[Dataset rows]
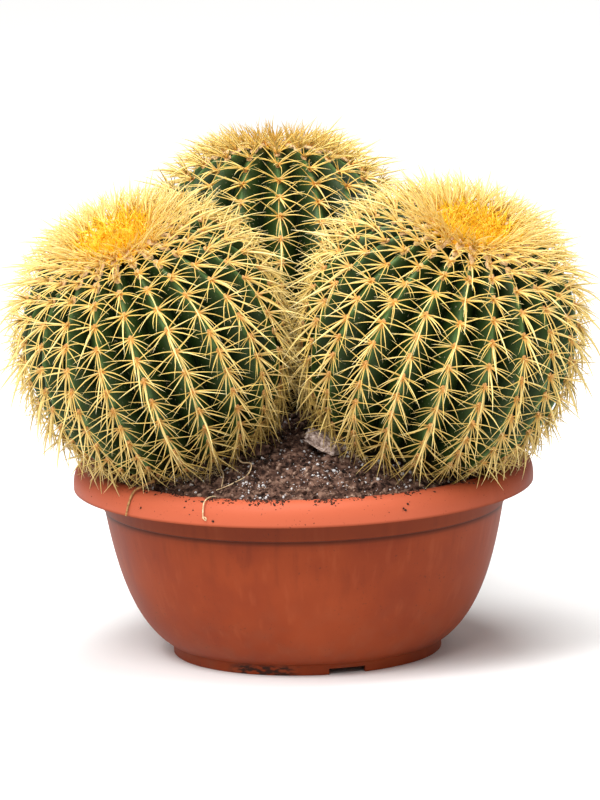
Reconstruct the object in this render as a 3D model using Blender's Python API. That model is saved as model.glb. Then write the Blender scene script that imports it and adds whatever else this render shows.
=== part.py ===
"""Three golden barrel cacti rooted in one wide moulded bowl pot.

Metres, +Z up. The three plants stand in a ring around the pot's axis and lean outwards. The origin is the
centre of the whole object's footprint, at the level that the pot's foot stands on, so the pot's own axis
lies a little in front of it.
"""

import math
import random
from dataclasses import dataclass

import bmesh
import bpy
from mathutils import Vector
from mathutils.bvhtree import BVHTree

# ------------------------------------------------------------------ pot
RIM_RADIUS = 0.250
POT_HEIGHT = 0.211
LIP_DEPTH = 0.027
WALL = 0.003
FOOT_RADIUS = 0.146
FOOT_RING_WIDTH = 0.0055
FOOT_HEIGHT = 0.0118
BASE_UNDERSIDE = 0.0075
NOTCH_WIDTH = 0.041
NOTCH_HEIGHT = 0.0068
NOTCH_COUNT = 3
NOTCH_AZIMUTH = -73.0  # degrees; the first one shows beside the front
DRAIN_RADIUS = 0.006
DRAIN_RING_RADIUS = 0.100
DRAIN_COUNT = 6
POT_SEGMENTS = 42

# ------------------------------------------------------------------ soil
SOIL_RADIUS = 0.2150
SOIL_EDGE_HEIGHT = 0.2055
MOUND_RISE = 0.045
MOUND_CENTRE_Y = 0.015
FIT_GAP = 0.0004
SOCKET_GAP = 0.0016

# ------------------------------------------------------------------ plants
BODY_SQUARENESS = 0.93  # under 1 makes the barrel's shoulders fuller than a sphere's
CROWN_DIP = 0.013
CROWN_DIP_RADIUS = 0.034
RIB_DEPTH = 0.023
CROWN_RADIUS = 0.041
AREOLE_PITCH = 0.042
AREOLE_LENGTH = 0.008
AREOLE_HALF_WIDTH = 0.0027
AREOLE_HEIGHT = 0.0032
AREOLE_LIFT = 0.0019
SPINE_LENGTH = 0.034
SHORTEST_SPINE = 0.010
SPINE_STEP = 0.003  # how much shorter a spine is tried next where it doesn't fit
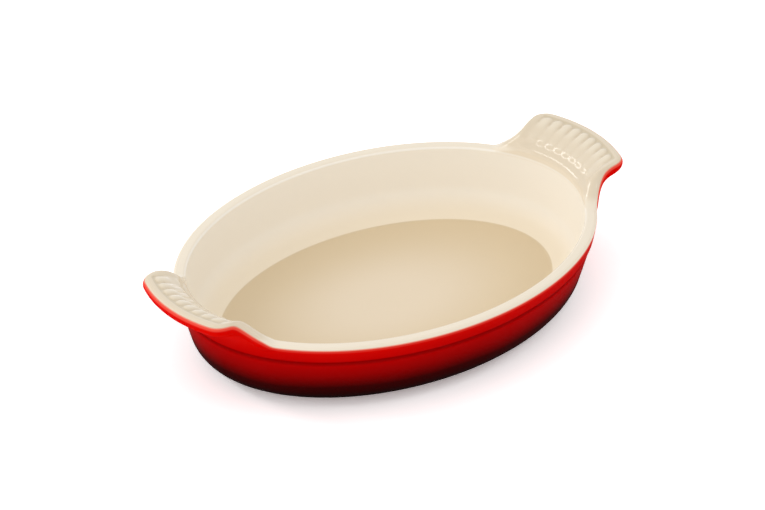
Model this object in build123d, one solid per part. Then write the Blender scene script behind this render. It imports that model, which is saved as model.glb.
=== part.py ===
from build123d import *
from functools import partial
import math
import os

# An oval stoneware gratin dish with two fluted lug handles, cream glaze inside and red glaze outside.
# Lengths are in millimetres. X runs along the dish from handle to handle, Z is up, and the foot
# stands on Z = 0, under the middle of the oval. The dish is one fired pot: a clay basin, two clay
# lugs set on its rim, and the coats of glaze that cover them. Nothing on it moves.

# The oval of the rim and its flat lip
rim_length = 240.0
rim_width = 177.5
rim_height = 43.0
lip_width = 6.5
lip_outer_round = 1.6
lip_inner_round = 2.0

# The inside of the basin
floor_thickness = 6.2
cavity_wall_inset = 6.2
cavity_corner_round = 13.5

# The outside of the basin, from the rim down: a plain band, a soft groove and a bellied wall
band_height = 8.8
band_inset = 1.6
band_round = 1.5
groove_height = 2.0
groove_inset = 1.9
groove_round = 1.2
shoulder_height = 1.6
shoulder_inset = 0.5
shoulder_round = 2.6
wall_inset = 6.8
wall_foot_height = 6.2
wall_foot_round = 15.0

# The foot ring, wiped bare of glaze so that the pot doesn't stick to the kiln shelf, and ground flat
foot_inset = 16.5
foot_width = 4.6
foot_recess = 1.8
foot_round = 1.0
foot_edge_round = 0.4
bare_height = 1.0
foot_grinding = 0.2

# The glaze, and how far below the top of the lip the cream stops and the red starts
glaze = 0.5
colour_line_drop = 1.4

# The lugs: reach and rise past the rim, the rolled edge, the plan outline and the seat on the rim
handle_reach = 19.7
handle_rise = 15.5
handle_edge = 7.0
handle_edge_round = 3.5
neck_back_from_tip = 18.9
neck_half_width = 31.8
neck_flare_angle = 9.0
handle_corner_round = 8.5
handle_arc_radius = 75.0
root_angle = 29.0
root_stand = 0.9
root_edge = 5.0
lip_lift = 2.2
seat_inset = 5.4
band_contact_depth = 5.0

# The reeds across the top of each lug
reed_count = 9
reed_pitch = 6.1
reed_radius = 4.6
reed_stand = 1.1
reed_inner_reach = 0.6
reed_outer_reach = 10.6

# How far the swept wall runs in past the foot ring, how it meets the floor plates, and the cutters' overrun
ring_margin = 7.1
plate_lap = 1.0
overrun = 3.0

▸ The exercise
Copy out exactly the lines from the one with "Model this object" through the one with "# lugs set on", counting both ends, and no other lines.

▸ Task result
Model this object in build123d, one solid per part. Then write the Blender scene script behind this render. It imports that model, which is saved as model.glb.
=== part.py ===
from build123d import *
from functools import partial
import math
import os

# An oval stoneware gratin dish with two fluted lug handles, cream glaze inside and red glaze outside.
# Lengths are in millimetres. X runs along the dish from handle to handle, Z is up, and the foot
# stands on Z = 0, under the middle of the oval. The dish is one fired pot: a clay basin, two clay
# lugs set on its rim, and the coats of glaze that cover them. Nothing on it moves.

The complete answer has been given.